# STATED EXERCISE:
Using the data below, return the stretch from the line that contains "if any(solid.Volume <= 0" through the line that contains "cad_parts[node].hide_render = cad_parts[node].hide_viewport", both included, exactly as it stands and nothing beyond it.
>> Start DATA SHOWN
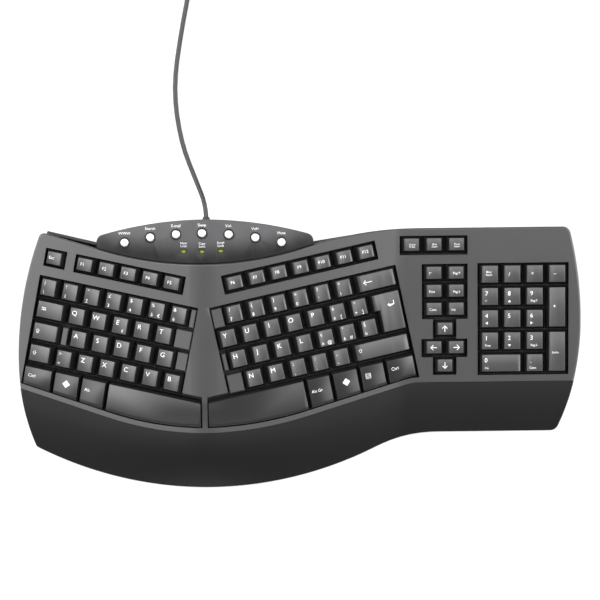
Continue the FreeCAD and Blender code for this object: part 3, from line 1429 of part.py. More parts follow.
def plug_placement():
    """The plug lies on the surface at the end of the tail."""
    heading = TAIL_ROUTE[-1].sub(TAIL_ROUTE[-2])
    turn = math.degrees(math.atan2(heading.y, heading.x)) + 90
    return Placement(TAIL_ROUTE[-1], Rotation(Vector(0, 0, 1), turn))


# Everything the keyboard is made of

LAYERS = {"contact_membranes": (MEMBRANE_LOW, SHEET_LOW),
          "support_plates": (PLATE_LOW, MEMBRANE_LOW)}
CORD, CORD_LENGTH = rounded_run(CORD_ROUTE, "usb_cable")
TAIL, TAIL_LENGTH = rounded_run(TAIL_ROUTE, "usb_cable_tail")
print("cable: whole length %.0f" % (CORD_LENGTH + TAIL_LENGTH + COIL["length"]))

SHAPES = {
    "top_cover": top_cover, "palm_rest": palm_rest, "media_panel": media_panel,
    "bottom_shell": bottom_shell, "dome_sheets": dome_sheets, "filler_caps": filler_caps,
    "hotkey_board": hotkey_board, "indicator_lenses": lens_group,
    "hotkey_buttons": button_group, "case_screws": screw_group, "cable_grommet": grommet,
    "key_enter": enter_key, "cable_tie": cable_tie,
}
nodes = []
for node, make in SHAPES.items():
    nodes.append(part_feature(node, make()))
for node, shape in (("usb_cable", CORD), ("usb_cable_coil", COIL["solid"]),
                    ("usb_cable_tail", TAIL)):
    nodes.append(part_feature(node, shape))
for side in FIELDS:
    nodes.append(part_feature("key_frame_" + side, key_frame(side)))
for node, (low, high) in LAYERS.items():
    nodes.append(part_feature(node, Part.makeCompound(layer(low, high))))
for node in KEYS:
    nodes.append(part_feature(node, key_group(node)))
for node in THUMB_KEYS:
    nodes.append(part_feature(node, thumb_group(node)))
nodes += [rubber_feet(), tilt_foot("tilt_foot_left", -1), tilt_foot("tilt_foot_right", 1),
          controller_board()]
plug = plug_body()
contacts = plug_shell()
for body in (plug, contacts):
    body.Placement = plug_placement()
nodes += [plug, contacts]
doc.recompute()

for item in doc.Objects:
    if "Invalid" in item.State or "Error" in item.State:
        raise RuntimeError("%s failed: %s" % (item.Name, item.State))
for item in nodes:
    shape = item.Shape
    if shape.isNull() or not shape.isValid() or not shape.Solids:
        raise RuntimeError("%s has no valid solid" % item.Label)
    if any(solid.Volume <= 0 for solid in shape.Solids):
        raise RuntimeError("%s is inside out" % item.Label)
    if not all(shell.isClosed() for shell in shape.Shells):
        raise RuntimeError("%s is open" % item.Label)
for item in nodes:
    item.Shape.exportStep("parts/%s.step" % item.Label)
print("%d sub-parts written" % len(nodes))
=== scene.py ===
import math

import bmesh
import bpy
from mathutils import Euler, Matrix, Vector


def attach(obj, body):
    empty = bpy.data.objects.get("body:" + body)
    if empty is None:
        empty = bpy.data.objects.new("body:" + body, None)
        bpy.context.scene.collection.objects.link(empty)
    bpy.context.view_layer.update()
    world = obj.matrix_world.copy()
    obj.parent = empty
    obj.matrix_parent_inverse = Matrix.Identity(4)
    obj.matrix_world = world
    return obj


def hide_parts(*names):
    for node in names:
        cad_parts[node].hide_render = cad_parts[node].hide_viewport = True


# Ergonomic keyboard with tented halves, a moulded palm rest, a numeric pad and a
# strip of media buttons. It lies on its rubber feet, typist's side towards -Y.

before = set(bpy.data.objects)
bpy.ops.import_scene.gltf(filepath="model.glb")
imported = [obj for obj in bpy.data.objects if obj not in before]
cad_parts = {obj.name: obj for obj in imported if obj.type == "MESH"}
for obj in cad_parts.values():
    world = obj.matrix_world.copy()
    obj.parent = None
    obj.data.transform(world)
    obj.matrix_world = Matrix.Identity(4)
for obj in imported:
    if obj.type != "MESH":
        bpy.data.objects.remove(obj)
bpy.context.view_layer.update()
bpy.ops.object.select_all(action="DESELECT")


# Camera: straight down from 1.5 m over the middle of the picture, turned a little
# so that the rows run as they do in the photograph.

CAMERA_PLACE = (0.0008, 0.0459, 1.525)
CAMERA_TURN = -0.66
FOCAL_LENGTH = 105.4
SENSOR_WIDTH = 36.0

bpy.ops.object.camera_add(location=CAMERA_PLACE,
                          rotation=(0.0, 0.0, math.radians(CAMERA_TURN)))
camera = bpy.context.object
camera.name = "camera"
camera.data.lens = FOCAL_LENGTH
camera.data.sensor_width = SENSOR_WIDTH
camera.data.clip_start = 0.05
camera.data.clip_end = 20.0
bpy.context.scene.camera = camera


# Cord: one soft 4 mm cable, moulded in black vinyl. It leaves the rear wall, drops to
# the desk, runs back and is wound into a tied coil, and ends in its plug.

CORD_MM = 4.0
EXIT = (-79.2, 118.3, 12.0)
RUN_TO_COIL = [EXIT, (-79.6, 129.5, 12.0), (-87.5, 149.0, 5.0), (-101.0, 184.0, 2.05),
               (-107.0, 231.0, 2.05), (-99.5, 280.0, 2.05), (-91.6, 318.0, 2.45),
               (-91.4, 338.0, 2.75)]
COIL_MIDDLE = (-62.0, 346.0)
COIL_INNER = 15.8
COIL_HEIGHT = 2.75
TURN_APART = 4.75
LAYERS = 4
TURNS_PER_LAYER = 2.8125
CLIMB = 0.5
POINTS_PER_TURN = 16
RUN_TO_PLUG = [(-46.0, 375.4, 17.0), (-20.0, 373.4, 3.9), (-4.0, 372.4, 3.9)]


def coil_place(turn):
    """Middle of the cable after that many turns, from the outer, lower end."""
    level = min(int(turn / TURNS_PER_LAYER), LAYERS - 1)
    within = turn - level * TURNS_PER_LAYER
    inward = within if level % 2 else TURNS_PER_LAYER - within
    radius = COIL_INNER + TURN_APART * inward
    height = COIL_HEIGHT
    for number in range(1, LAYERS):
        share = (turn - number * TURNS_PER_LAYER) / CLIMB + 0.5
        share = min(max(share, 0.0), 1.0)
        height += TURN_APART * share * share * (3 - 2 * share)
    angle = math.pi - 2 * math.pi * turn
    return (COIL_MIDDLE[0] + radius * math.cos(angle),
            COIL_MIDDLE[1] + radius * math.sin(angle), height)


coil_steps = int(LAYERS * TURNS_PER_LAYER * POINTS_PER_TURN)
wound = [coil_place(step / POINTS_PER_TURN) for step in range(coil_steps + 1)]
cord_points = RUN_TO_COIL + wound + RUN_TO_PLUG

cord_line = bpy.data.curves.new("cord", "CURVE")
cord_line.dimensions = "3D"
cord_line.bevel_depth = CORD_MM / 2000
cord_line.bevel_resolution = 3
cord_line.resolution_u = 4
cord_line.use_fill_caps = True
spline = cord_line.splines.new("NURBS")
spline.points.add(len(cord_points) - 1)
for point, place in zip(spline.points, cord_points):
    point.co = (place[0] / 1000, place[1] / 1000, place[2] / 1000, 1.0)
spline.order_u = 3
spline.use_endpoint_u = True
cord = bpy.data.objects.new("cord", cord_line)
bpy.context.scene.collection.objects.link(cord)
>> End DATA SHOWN
# FINISHED EXERCISE:
    if any(solid.Volume <= 0 for solid in shape.Solids):
        raise RuntimeError("%s is inside out" % item.Label)
    if not all(shell.isClosed() for shell in shape.Shells):
        raise RuntimeError("%s is open" % item.Label)
for item in nodes:
    item.Shape.exportStep("parts/%s.step" % item.Label)
print("%d sub-parts written" % len(nodes))
=== scene.py ===
import math

import bmesh
import bpy
from mathutils import Euler, Matrix, Vector


def attach(obj, body):
    empty = bpy.data.objects.get("body:" + body)
    if empty is None:
        empty = bpy.data.objects.new("body:" + body, None)
        bpy.context.scene.collection.objects.link(empty)
    bpy.context.view_layer.update()
    world = obj.matrix_world.copy()
    obj.parent = empty
    obj.matrix_parent_inverse = Matrix.Identity(4)
    obj.matrix_world = world
    return obj


def hide_parts(*names):
    for node in names:
        cad_parts[node].hide_render = cad_parts[node].hide_viewport = True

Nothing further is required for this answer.